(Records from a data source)
========

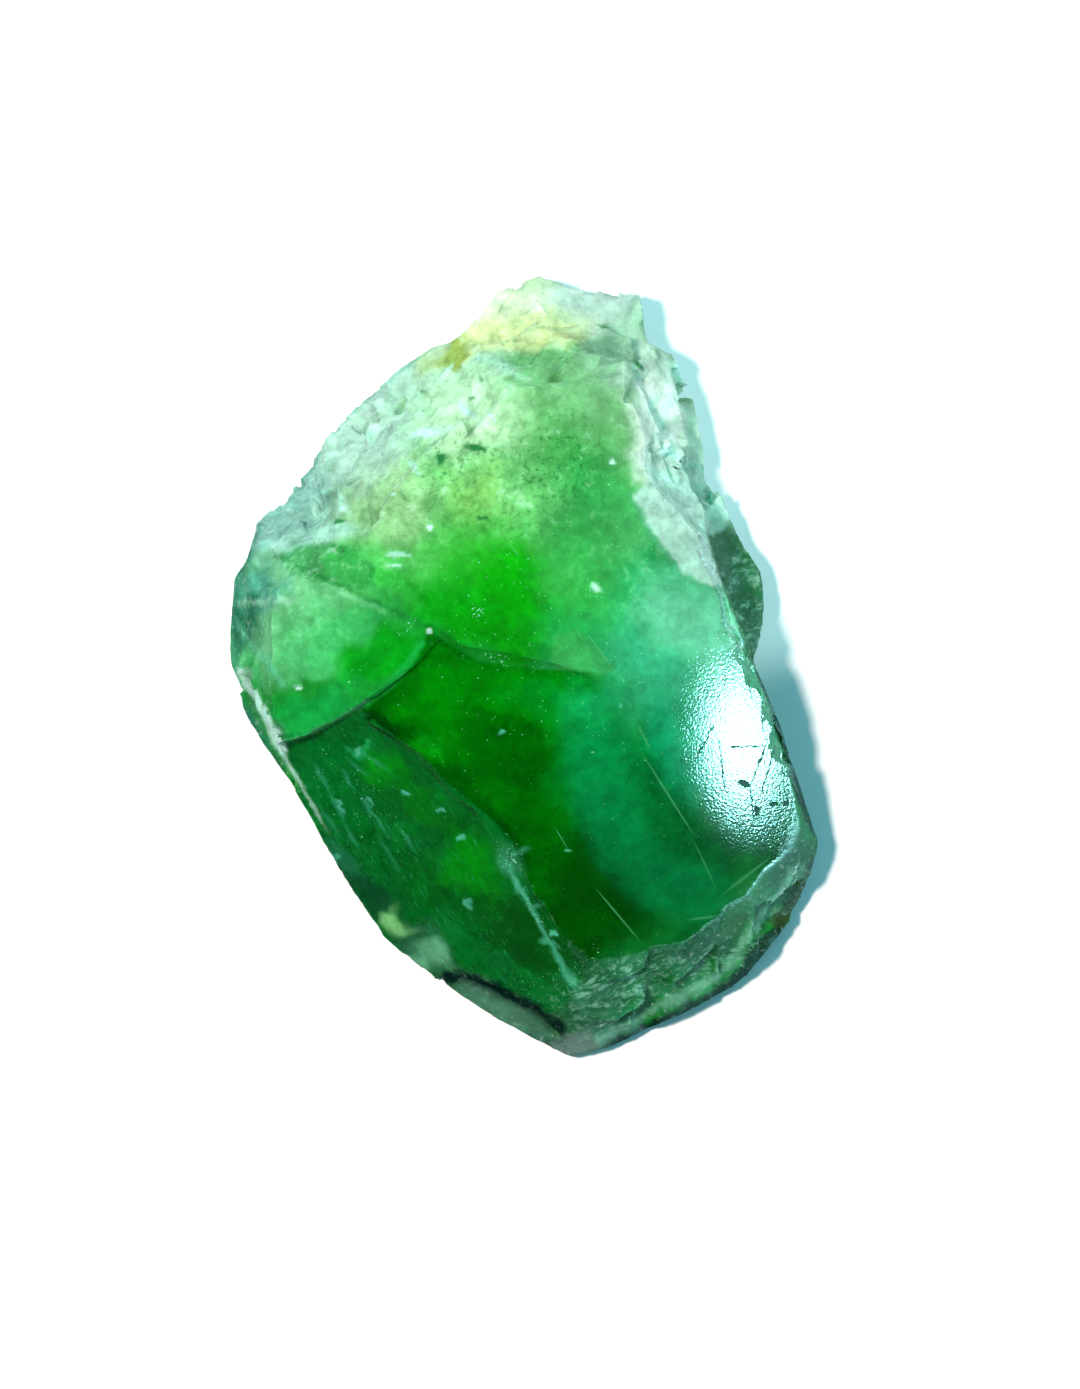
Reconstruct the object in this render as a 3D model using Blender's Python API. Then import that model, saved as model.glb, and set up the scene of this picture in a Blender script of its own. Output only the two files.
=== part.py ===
"""Fluorite specimen: one broken and cleaved fragment of green fluorite, lying on a cleavage face.

Metres, +Z up. The origin is the middle of the bounding box's underside, +Y runs along the
fragment's length towards its pale broken rim, and +X towards its glossy face. The tables
below are in millimetres, with X and Y as seen from above.
"""

import math
import random

import bmesh
import bpy
from mathutils import Euler, Matrix, Vector, noise

MM = 0.001

# Driving dimensions
LENGTH = 50.0 * MM
WIDTH = 37.6 * MM
HEIGHT = 15.5 * MM
CLEAVAGE_DIP = 70.53  # degrees between two of fluorite's octahedral cleavage planes

# The widest outline, clockwise from the top of the pale rim
TOP_RIGHT_RIM = [(1.0, 25.0), (3.1, 24.0), (6.3, 24.0), (7.4, 23.2), (8.2, 20.5), (9.6, 19.8)]
RIGHT_SHOULDER = [(10.7, 17.4), (11.5, 13.7), (11.7, 11.7)]
RIGHT_SHELF = [(12.6, 10.9), (13.8, 8.3), (15.0, 5.5), (15.2, 4.3), (15.0, 1.8), (14.5, 0.3)]
GLOSSY_FACE_EDGE = [(15.9, -3.1), (17.3, -6.4), (18.3, -9.6), (18.8, -11.3), (18.5, -12.4)]
LOWER_RIGHT_CORNER = [(16.8, -15.2), (14.7, -18.0), (13.9, -19.3)]
LOWER_RIGHT_EDGE = [(11.2, -21.1), (7.7, -23.0), (4.2, -24.6), (3.1, -25.0), (1.9, -24.9)]
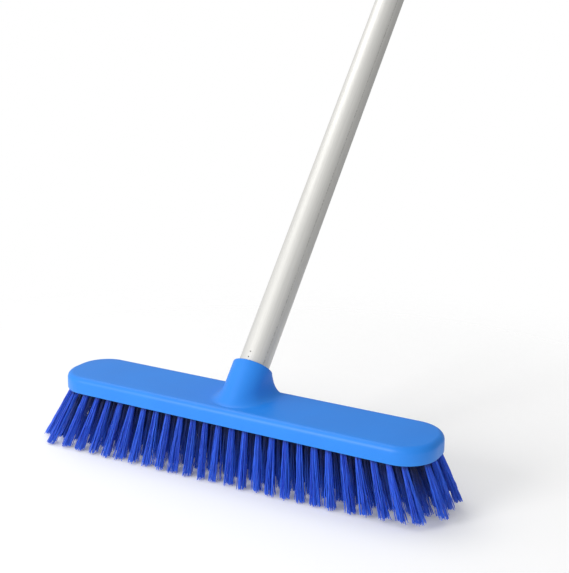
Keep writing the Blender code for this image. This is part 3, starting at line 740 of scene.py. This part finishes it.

========

» OBJECTIVE
Repeat the material word for word from its opening line up to and including the line containing "CLEAVAGE_DIP = 70.53".

» COMPLETE OUTPUT
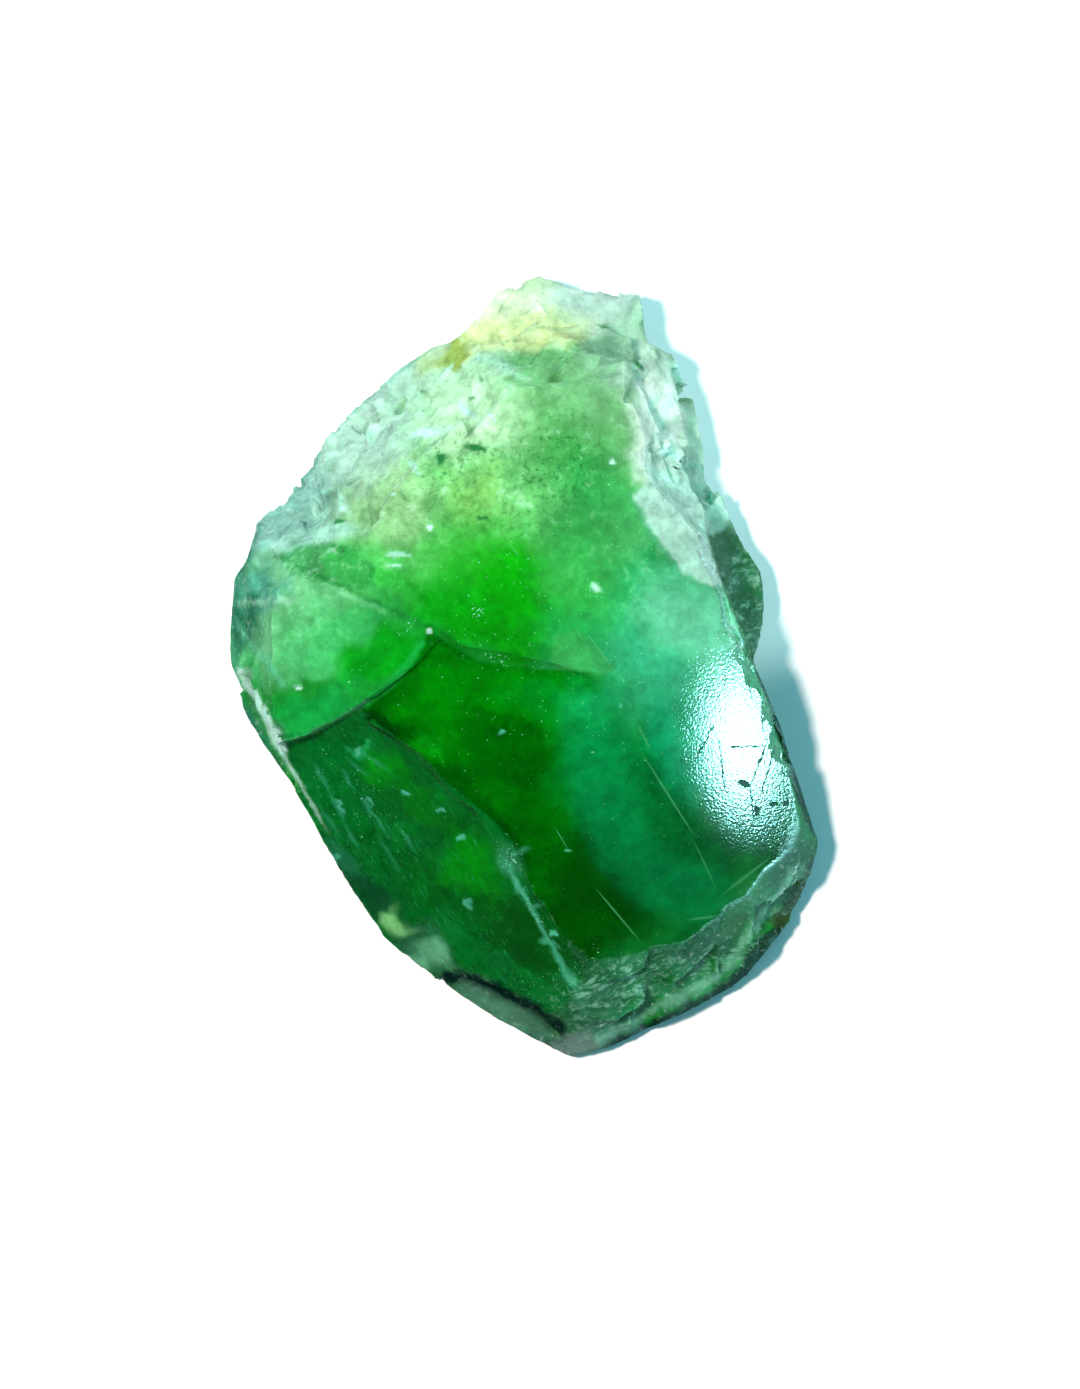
Reconstruct the object in this render as a 3D model using Blender's Python API. Then import that model, saved as model.glb, and set up the scene of this picture in a Blender script of its own. Output only the two files.
=== part.py ===
"""Fluorite specimen: one broken and cleaved fragment of green fluorite, lying on a cleavage face.

Metres, +Z up. The origin is the middle of the bounding box's underside, +Y runs along the
fragment's length towards its pale broken rim, and +X towards its glossy face. The tables
below are in millimetres, with X and Y as seen from above.
"""

import math
import random

import bmesh
import bpy
from mathutils import Euler, Matrix, Vector, noise

MM = 0.001

# Driving dimensions
LENGTH = 50.0 * MM
WIDTH = 37.6 * MM
HEIGHT = 15.5 * MM
CLEAVAGE_DIP = 70.53  # degrees between two of fluorite's octahedral cleavage planes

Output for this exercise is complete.